E.g: 1. Velocity Estimation of a Vehicle, 2. Distance between Two or more Tracked Down Objects etc.

• We used images from Google’s OpenImagesV6 dataset, publicly available online. It is a very big dataset with more than 600 different categories of an object. The dataset contains the bounding box, segmentation, or relationship annotations for these objects.

• We collected images of 8 classes. “Person”, “Motorbike”, “Traffic light”, “Car”, “Bus”, “Truck”, “Bicycle” and “Umbrella”.

• We used LebelImg to label each and every Image for collecting dimensions of anchor boxes.

• Object Detection is a common Computer Vision problem which deals with identifying and locating object of in the image.(Object Recognition recognise what kind of object they are : class labels)

• Interpreting the object localisation can be done in various ways, including creating a bounding box around the object or marking every pixel in the image which contains the object (called segmentation).

• With the need of real time object detection, many one-step object detection architectures have been proposed, like YOLO, YOLOv2, YOLOv3, SSD, RetinaNet etc. which try to combine the detection and classification step.

• In our project we will use YOLOv3 for training our object detection model.

YOLO v3 :

You only look once (YOLO) is an object detection system targeted for real-time processing.YOLO is able to perform object detection and recognition at the same time.It is a detector applying a single neural network which -

                                 * Predict bounding boxes
                                 * Multilabel classification

Grid cell:

• YOLO divides the input image into an S×S grid. Each grid cell predicts only one object.
• For example, the yellow grid cell below tries to predict the “person” object whose center (the blue dot) falls inside the grid cell.Each grid cell predicts a fixed number of boundary boxes. In this example,the yellow grid cell makes two boundary box predictions(blue boxes) to locate where the person is.

Benefits of YOLO :

• Fast. Good for real-time processing.
• Predictions (object locations and classes) are made from one single network. Can be trained end-to-end to improve accuracy.
• YOLO is more generalized. It outperforms other methods when generalizing from natural images to other domains like artwork.
• Region proposal methods limit the classifier to the specific region.YOLO accesses to the whole image in predicting boundaries. With the additional context, YOLO demonstrates fewer false positives in background areas.
• YOLO detects one object per grid cell. It enforces spatial diversity in making predictions.

Custom YOLO v3 object detection model :

1. We edit the yolov3.cfg to fit our needs based on our object detector by updating

• batch = 64,
• subdivisions = 16,
• max_batches = 16000,
• classes= 8
• filters = 39 // filters = (classes + 5) * 3

2. In obj.data we set

• Classes=8

3. In obj.names we edit names of our 8 required classes:

“Person”, “Motorbike”, “Traffic light”, “Car”, “Bus”, “Truck”, “Bicycle” and “Umbrella”.

• To train our model we take the help of Google Colaboratory which is an amazing tool that lets us build and execute an outstanding data science model and provides us with an opportunity to document our journey.

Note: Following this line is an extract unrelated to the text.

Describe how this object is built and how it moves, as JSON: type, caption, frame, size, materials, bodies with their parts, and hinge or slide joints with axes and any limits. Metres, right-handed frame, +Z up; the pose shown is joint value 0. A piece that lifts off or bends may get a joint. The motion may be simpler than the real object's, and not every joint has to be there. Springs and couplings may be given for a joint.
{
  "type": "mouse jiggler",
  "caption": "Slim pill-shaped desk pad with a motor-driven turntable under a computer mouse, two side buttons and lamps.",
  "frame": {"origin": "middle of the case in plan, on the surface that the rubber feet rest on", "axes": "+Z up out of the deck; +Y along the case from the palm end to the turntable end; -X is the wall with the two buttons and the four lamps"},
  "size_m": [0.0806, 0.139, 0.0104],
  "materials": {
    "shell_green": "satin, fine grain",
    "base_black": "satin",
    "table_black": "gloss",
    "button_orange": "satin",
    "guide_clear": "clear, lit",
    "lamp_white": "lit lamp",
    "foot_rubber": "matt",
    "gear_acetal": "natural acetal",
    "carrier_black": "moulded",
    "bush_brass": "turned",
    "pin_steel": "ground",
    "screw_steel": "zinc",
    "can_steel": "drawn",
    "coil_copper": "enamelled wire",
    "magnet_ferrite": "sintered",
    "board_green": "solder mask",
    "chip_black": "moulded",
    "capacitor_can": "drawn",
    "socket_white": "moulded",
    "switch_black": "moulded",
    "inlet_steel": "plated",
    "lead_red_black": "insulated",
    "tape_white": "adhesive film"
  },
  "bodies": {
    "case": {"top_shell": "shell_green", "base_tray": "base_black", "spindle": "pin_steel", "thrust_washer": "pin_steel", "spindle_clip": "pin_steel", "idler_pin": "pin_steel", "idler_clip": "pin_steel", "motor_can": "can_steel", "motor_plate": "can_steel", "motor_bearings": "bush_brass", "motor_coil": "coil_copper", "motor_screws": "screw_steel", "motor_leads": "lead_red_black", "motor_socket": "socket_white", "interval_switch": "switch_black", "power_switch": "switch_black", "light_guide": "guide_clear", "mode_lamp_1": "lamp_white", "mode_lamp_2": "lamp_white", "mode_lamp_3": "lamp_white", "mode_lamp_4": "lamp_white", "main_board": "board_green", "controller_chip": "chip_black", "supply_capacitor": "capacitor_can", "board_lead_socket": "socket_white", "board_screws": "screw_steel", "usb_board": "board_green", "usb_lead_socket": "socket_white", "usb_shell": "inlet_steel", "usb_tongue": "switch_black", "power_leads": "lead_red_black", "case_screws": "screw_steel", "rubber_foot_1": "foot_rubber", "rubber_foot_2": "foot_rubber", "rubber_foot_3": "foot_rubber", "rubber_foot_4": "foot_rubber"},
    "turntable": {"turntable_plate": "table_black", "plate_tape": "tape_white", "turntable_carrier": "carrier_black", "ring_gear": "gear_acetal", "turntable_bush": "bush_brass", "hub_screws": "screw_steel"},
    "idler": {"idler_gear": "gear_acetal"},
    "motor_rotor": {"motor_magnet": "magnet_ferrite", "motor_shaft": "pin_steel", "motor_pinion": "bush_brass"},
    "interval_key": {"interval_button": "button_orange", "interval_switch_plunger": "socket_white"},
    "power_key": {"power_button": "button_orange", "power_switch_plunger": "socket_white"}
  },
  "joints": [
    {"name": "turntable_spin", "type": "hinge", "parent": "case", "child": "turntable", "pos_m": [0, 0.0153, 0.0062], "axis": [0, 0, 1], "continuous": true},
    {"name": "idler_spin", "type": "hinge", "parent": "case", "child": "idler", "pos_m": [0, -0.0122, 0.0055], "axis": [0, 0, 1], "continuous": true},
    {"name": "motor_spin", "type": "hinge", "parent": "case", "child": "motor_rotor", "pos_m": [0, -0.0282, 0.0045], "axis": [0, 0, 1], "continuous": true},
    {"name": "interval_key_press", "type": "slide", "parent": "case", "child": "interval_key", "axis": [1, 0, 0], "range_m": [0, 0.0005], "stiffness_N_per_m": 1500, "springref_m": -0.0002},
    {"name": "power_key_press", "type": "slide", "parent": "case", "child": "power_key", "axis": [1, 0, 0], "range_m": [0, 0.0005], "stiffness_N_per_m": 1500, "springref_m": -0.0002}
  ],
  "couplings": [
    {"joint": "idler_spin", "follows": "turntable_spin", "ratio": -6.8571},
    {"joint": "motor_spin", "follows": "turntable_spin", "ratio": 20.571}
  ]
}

• First, we take help of Darknet framework and download pre-trained weights for the convolutional layers.

• We store our last trained weights in backup folder for future reference and continue training from that checkpoint.

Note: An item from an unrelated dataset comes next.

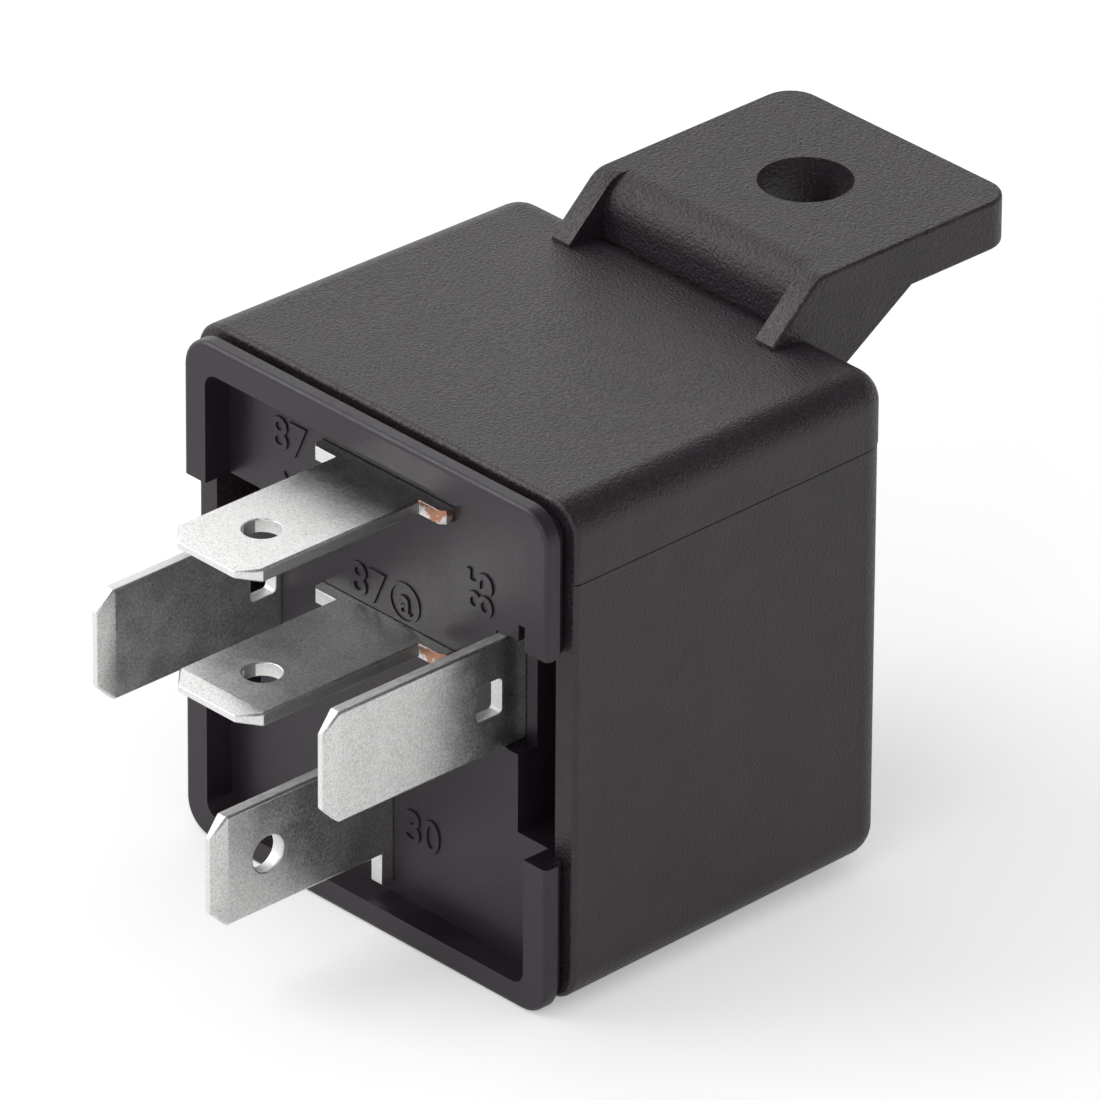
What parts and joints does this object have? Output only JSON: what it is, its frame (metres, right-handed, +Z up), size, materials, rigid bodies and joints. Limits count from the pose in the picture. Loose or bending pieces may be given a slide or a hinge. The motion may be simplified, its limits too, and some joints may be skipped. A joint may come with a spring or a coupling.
{
  "type": "automotive relay",
  "caption": "Plug-in change-over relay in a square plastic cover, flat blades at the base and a moulded fixing tab at the closed end, shown lying on its side.",
  "frame": {"origin": "under the middle of the whole relay, at the height of its lowest edge, as it lies on its side", "axes": "+X across the base, +Y from the blades to the fixing tab, +Z up through the tab's hole"},
  "size_m": [0.028, 0.048, 0.0318],
  "materials": {
    "cover_plastic": "fine moulded black plastic",
    "base_plastic": "black plastic, slightly smoother than the cover",
    "tinned_blade": "tin-plated sheet with a soft grain along the blade",
    "contact_silver": "smooth pale contact metal",
    "spring_bronze": "rolled spring bronze",
    "plated_iron": "zinc-plated sheet",
    "soft_iron": "turned soft iron",
    "rivet_steel": "plain steel",
    "bobbin_plastic": "natural glass-filled plastic",
    "copper_wire": "enamelled copper wire",
    "resistor_body": "lacquered body with tinned leads"
  },
  "bodies": {
    "relay": {"cover": "cover_plastic", "base": "base_plastic", "terminal_87": "tinned_blade", "terminal_87a": "tinned_blade", "terminal_30": "tinned_blade", "terminal_85": "tinned_blade", "terminal_86": "tinned_blade", "normally_open_contact": "contact_silver", "normally_closed_contact": "contact_silver", "yoke": "plated_iron", "core": "soft_iron", "bobbin": "bobbin_plastic", "coil_winding": "copper_wire", "coil_lead_85": "copper_wire", "coil_lead_86": "copper_wire", "resistor": "resistor_body"},
    "armature_body": {"armature": "plated_iron", "contact_spring": "spring_bronze", "moving_contact": "contact_silver", "armature_rivets": "rivet_steel"}
  },
  "joints": [
    {"name": "armature_tilt", "type": "hinge", "parent": "relay", "child": "armature_body", "pos_m": [0, 0.00347, 0.00435], "axis": [1, 0, 0], "range_deg": [0, 2.5], "stiffness_Nm_per_rad": 0.02, "springref_deg": -14.32}
  ]
}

First, we need to make some updates to our yolov3_testing.cfg file

• Batch = 1
• Subdivision=1 Now, we can test our Custom Object Detector by running command on a sample photo file:

It is the process of locating moving objects over time in videos. It involves-

• Taking an initial set of object detection
• Creating unique ID for each of the detection
• Tracking the object over time
• Maintaining the ID assignment

Difference between Object Detection and Tracking :

• Object detection is simply about identifying and locating all known objects in a scene. Object tracking is about locking onto a particular moving object(s) in real-time.
• Object detection can occur on still photos while object tracking needs video feed. Object detection can be used as object tracking if we run object detection every frame per second.
• Running object detection as tracking can be computationally expensive and it can only track known objects. Thus object detection requires a form of classification and localization.

DeepSORT :

The most popular and one of the most widely used, elegant object tracking framework is Deep SORT, an extension to SORT (Simple Real time Tracker). Improves the matching procedures and reduces the number of identity switches by adding visual appearance descriptor or appearance features. It obtains higher accuracy with the use of

        1) Motion measurement
        2) Appearance features

It applies Kalman Filtering, Hungarian method, Mean shift,Optical Flow,Feature Vector

• We will use our previously trained YOLOV3 weight for tracking objects.So we need to copy our trained yolov3_custom.weight to weight folder and also copy obj.names file to labels folder
• To apply this weight to Deep Sort first we need to convert the yolov3_custom.weight to Tensorflow model to work with Deep Sort.
• For this purpose we write a script load_weights.py and we convert weights to yolov3_custom.tf format.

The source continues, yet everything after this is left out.